Academy shares building with 24-hour critical care veterinary center, giving students greater access to real-life experiences.

HIGHLAND HEIGHTS, Ohio — Veterinary assistants are just one of the unsung heroes at veterinary hospitals, performing a wide variety of tasks ensuring our visits go smoothly. 

As one administrator said, they can serve as "liaisons, from the front of the building all the way to the back."

"Not only do they have to have good client communication skills and transfer information and grab the charts and know the medical, charting rules, all of those things," Jeanette Fessler, campus director of the Metropolitan Veterinary Academy, said. "But they also need to be trained in some other skills."

The school opened in late 2022 in the same building occupied by the Cleveland East Metropolitan Veterinary Hospital in Highland Heights The veterinary assistant diploma program is 10 months long, and each term is eight weeks long. 

"We take their first term and teach them office management, client communications, medical terminology to prepare them for the next level," Fessler described of how terms progress. "They will assist the registered veterinary technicians along with the doctors. They can get involved in surgery cases, preparing for surgery, preoperative things that need to be done. And we guide them through term-by-term over the 10-month period to train them, to get ready to do all the things that they're going to do there."
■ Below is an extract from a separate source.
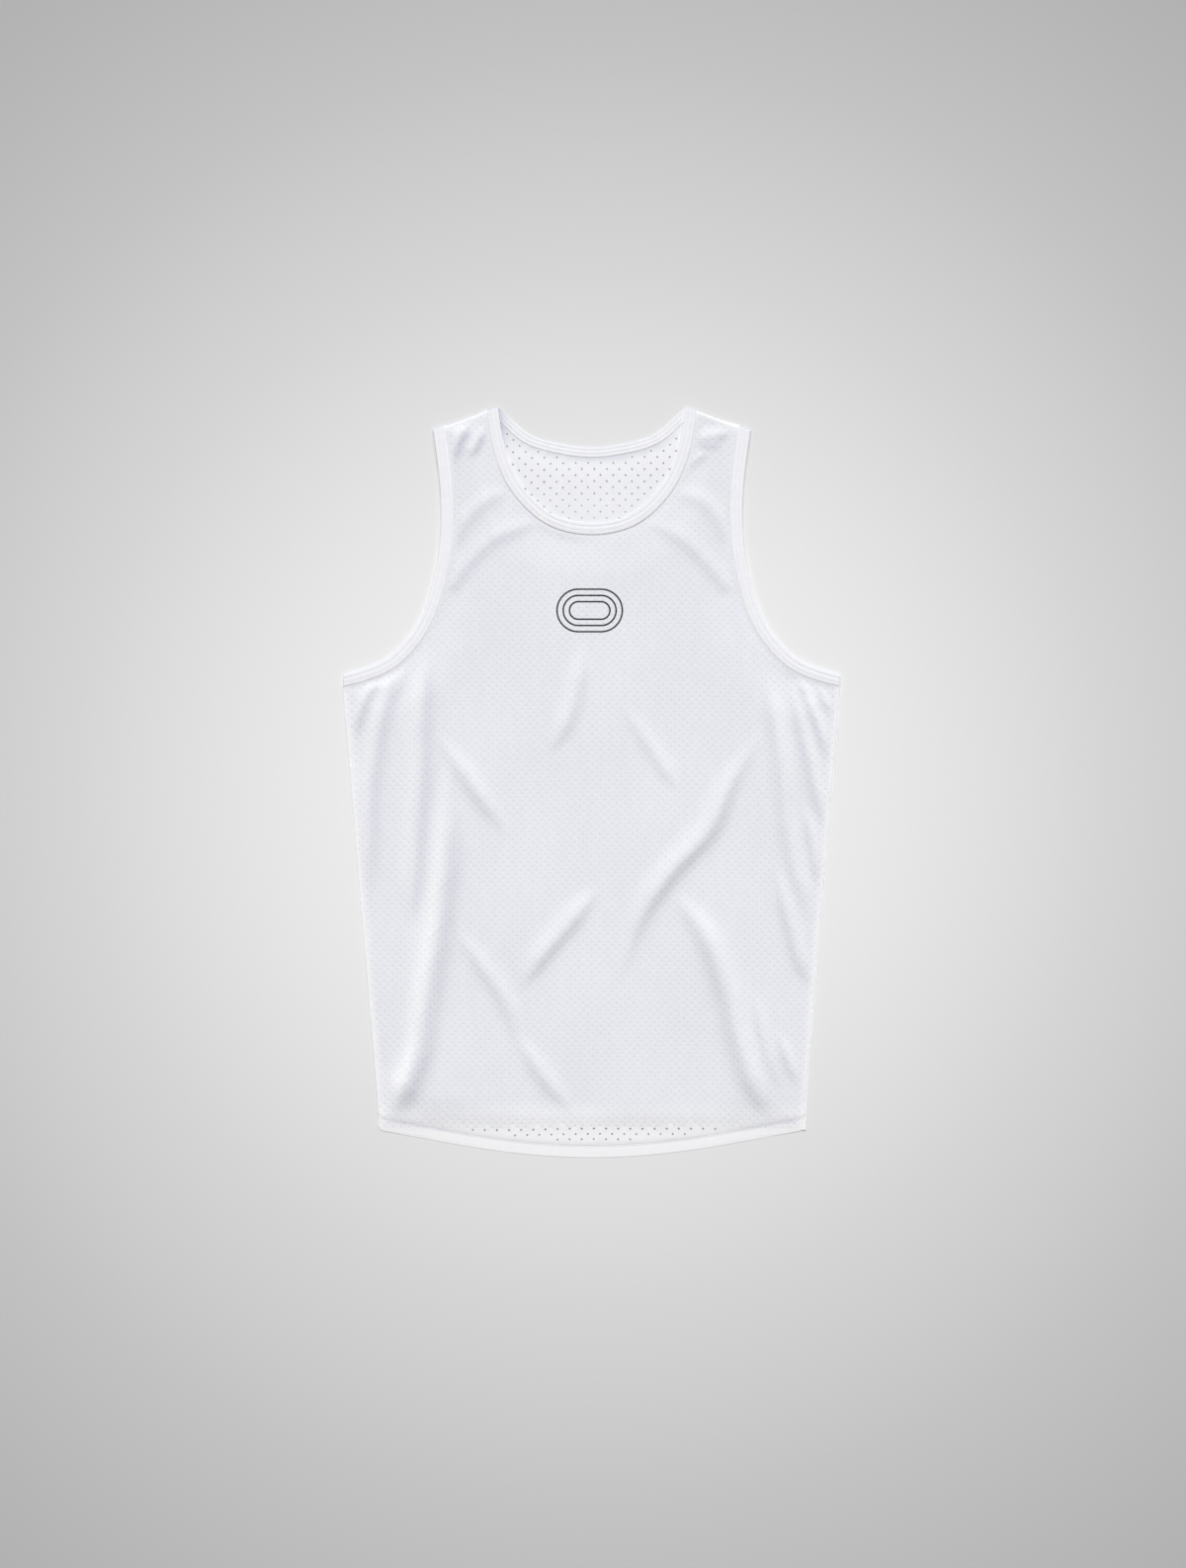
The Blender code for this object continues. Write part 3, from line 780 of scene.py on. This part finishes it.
def make_front_cloth(material):
    """The front: fine dimples over the back, and open eyelets where it lies there alone."""
    loop = front.loop
    low, high = loop.min(axis=0), loop.max(axis=0)

    def within(places, clearance):
        places = places[inside(places, loop)]
        seam, tape, hem = front.gaps(places)
        return places[(np.minimum(seam, tape) > clearance) & (hem > clearance)]

    eyelets = within(hole_places(HEM_EYELETS, HEM_EYELETS_START, high), HOLE_CLEARANCE)
    eyelets = eyelets[np.abs(eyelets[:, 0]) < HEM_EYELETS_HALF]
    eyelets = eyelets[back.above_hem(eyelets) < HEM_EYELETS_TOP]
    eyelets = eyelets[near(front.hem, eyelets) > HEM_EYELETS_BOTTOM]
    dimples = within(hole_places(DIMPLES, low, high), HOLE_CLEARANCE)
    dimples = dimples[back.above_hem(dimples) > DIMPLES_START]
    dimples = clear_of(eyelets, dimples, DIMPLE_CLEARANCE)
    between = dimples + (DIMPLES[0] / 2, 0)
    between = between[inside(between, loop)]

    eyelet_rings = rings(eyelets, HEM_EYELETS[2], HOLE_CORNERS["eyelet"])
    collars = rings(eyelets, HEM_EYELETS[2] + EYELET_COLLAR, HOLE_CORNERS["eyelet"])
    dimple_rings = rings(dimples, DIMPLES[2], HOLE_CORNERS["dimple"])
    fixed = np.vstack([eyelet_rings, dimple_rings, dimples, collars])
    hem_rows = clear_of(np.vstack([loop, fixed]), front.hem_rows(HEM_ROWS), HEM_ROW_GAP)
    hem_rows = hem_rows[inside(hem_rows, loop)]
    edge_rows = clear_of(np.vstack([fixed, hem_rows]), front.rows(EDGE_ROWS), EDGE_ROW_GAP)
    kept = np.vstack([loop, fixed, hem_rows, edge_rows])
    between = clear_of(kept, between, POINT_GAP)
    strip = within(hole_places(STRIP_POINTS, low, high), EDGE_CLEARANCE)
    strip = strip[back.above_hem(strip) < STRIP_TOP]
    strip = clear_of(np.vstack([kept, between]), strip, POINT_GAP)
    groups = eyelet_rings, dimple_rings, dimples, collars, hem_rows, edge_rows, between, strip
    outer = net(loop, *groups)
    points = outer[0]
    depth = np.zeros(len(points))
    rim = len(loop) + len(eyelet_rings)
    centres = rim + len(dimple_rings)
    depth[centres : centres + len(dimples)] = DIMPLE_DEPTH

    coarse = clear_of(np.vstack([loop, collars]), np.vstack([dimples, strip]), POINT_GAP)
    inner = net(loop, eyelet_rings, collars, coarse)
    steps = np.array([(0, 0), (1, 0), (-1, 0), (0, 1), (0, -1)]) * UNDERSIDE_REACH
    lowest = np.min([front_heights(inner[0] + step) for step in steps], axis=0)
    lowest[:rim] = front_heights(inner[0][:rim])

    holes = len(loop), len(loop), HOLE_CORNERS["eyelet"], len(eyelets)
    piece = add_shell(
        "front_cloth", loop, outer, front_surface(points) - depth, inner, lowest, holes, material
    )
    # Painted shade in the eyelets' walls and at the dimples' bottoms, fading out over the collars
    dark = np.ones(len(eyelet_rings))
    painted_light_value = np.full(len(dimples), DIMPLE_SHADE)
    mark(piece, "hole", (len(loop), dark), (centres, painted_light_value), (len(points) + len(loop), dark))
    # Painted shade and highlight: the folds', the hem's, where the front comes down past the back hem,
    # along the seams and on steep edges
    front_painted_shading = fold_fade(points) * folds(points)[1]
    front_painted_shading += np.interp(near(front.hem, points), *np.transpose(HEM_SHADE))
    front_painted_shading += np.interp(back.above_hem(points), *np.transpose(STEP_LIGHT))
    front_painted_shading -= SEAM_LIGHT * np.exp(-((near(front.seams, points) / SEAM_LIGHT_REACH) ** 2))
    mark(piece, "painted_shading", (0, front_painted_shading), (0, rim_shade(piece, CLOTH_RIM)))
    return piece


def make_back_cloth(material):
    """The back: open eyelets all over, its inside up."""
    loop = back.loop
    places = hole_places(BACK_EYELETS, loop.min(axis=0), loop.max(axis=0))
    places = places[inside(places, loop)]
    seam, tape, hem = back.gaps(places)
    edge = np.minimum(seam, tape)
    places = places[(edge > EDGE_CLEARANCE) & (hem > HEM_EYELETS_BOTTOM)]
    corners = HOLE_CORNERS["eyelet"]
    tight = np.exp(-(((places - TIGHT_PLACE) / TIGHT_REACH) ** 2).sum(axis=1))
    radius = (BACK_EYELETS[2] * (1 - TIGHTER * tight))[:, None, None]
    eyelet_rings = rings(places, radius, corners)
    shown = places[:, 1] > NECK_SHOWN
    collars = rings(places[shown], radius[shown] + EYELET_COLLAR, corners)
    hem_rows = back.hem_rows(HEM_ROWS[::2])
    hem_rows = hem_rows[inside(hem_rows, loop)]
    hem_rows = clear_of(np.vstack([loop, eyelet_rings]), hem_rows, EDGE_ROW_GAP)
    kept = np.vstack([loop, eyelet_rings, collars, hem_rows])
    between = places + (BACK_EYELETS[0] / 2, 0)
    between = clear_of(kept, between[inside(between, loop)], POINT_GAP)
    made = net(loop, eyelet_rings, collars, hem_rows, between)
    holes = len(loop), len(loop), corners, len(places)
    piece = add_shell(
        "back_cloth", loop, made, back_surface(made[0]), made, back_heights(made[0]), holes, material
    )
    size = len(made[0])
    # Painted shade in the back's eyelets that the neck's opening shows
    dark = np.repeat(shown * (BACK_EYELET_SHADE - FAINTER * tight), corners)
    mark(piece, "hole", (len(loop), dark), (size + len(loop), dark))
    # The back painted paler all over, painted shade and highlight on its steep edges, and the tape's
    # painted shadow
    light = np.full(2 * size, -BACK_LIGHT)
    rim = rim_shade(piece, CLOTH_RIM)
    mark(piece, "painted_shading", (0, light), (0, rim), (0, neck_shadow(made[0])))
    return piece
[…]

The shared building with the veterinary hospital gives students greater access to observe actual procedures they've just learned about in class. 

"These cases are coming in naturally and normally and it's a working hospital," Fessler explained. "Then the students can go out on the floor and see all that happen in real time."

Over the past several years, the veterinary industry has struggled with staffing declines, adding to long hours, demands, and stresses of the jobs. An added aspect of the school will address that. 

"What we would like to tackle in this program specifically is to provide some foundational knowledge, adding a layer of psychology to this, and coping mechanisms, resilience, resistance — what all of the things you would need to get through some of the traumas that you may face in this field," Fessler said referring to critically ill animals and euthanasia. She points out that while this is only a small part of the job, yet the effects can linger.